My rule of thumb is to pick one verb that names the scene's function and another that shows the feeling; together they make the reunion both understandable and moving. In practice, that combo usually gets the scene to hit the right emotional note, which satisfies me every time.
Liam
Liam
2026-01-26 10:52:59
I like to think of words as scenery in a reunion scene: some verbs paint the room, others paint the heart. When I write with a poetic tilt, I reach for verbs that feel like small miracles. 'Reconcile' reads like a settlement; it has the weight of confession and forgiveness. 'Reconnect' is softer and more private. 'Reunify' feels institutional, good for families, platoons or teams. 'homecoming' leans nostalgic and can carry tradition and ritual.

Structurally, I often open with an image — a train whistle, a porch light — then drop the verb in the second beat: the image primes the feeling, the verb names the action. For dialogue-heavy scenes, a simple 'We got back together' works because the informality matches speech; for third-person narration, I'd choose 'reconnect' or 'reconcile' depending on subtext. In my notebooks I try different verbs in the same line until the sentence hums; when it does, I know the scene will land. That little satisfaction is why I keep writing.
Jocelyn
Jocelyn
2026-01-27 15:45:42
Nothing captures that chest-tight, cinematic moment better than choosing a single verb that carries the whole scene. For me, the most emotionally accurate synonym is 'reconnect' — it suggests something soft and mutual, like two people finding the bridge between them again. If the reunion is gentle and full of remembered warmth (think the quiet ending of 'Up' or the Bittersweet link in 'Your Name'), 'reconnect' feels lived-in and honest.

If the scene needs more history — rifts or apologies — I'd lean toward 'reconcile' because it implies healing and work. For a purely joyful, crowd-driven return, 'reunite' or 'reunification' gives the scale. And if the focus is physical and immediate, an action word like 'embrace' or 'melt into each other's arms' does the emotional heavy-lifting. I often mix them: a line of narration uses 'reconnect' while the stage direction calls for 'they embrace', which hits both heart and image. Personally, when I write or describe these moments, I hunt for the verb that will make me feel warm when I read it later.
Bella
Bella
2026-01-28 08:26:02
When I'm picking words for a scene, I like to think about what the reunion is doing in the story beyond the surface. Does it close a wound? Rekindle a friendship? Mark a return after time apart? For a scene that aims to heal, 'reconcile' carries legal and moral connotations — it says two paths are being mended. If the reunion is more about emotional resonance and rediscovery, 'reconnect' works beautifully because it's intimate without assuming forgiveness.

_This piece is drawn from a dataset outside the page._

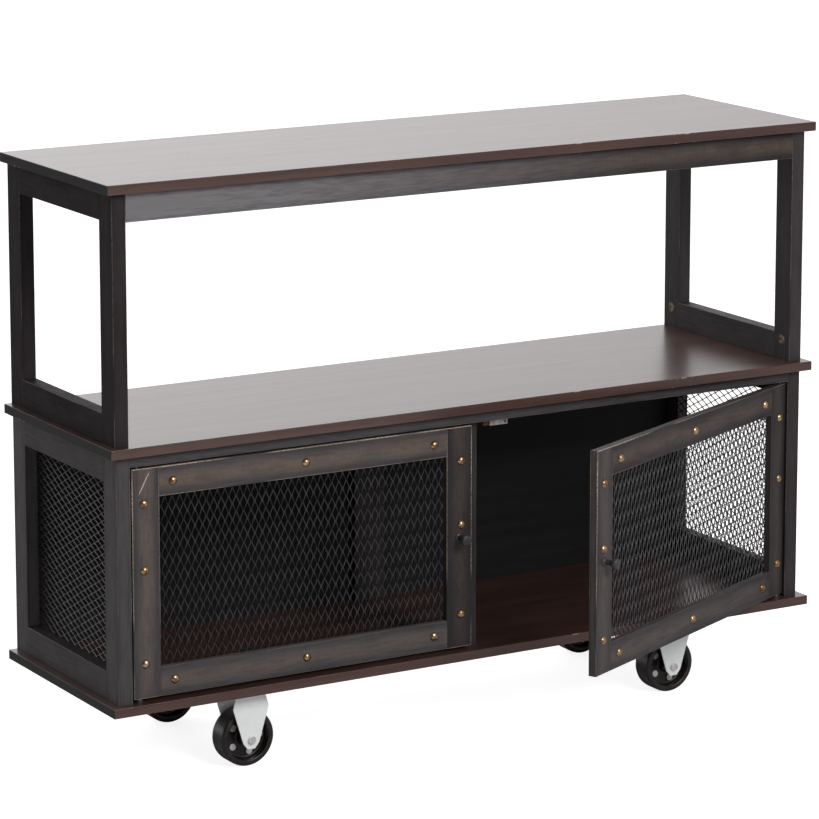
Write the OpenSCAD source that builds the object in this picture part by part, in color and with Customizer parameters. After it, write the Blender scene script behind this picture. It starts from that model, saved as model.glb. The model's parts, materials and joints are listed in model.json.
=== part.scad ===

Grammatically, note how different verbs sit in a sentence: 'They reunited at the station' is clean and neutral; 'They reconnected over coffee' implies conversation and slow warmth; 'They embraced, years folding away' is tactile and immediate. For a group coming back together, 'reunify' or 'regroup' signal a structural return. I prefer to layer: use a descriptive verb in narration and a tactile verb in action beats. That way the scene reads both true and cinematic — the kind of reunion that makes people reach for tissues in the third act.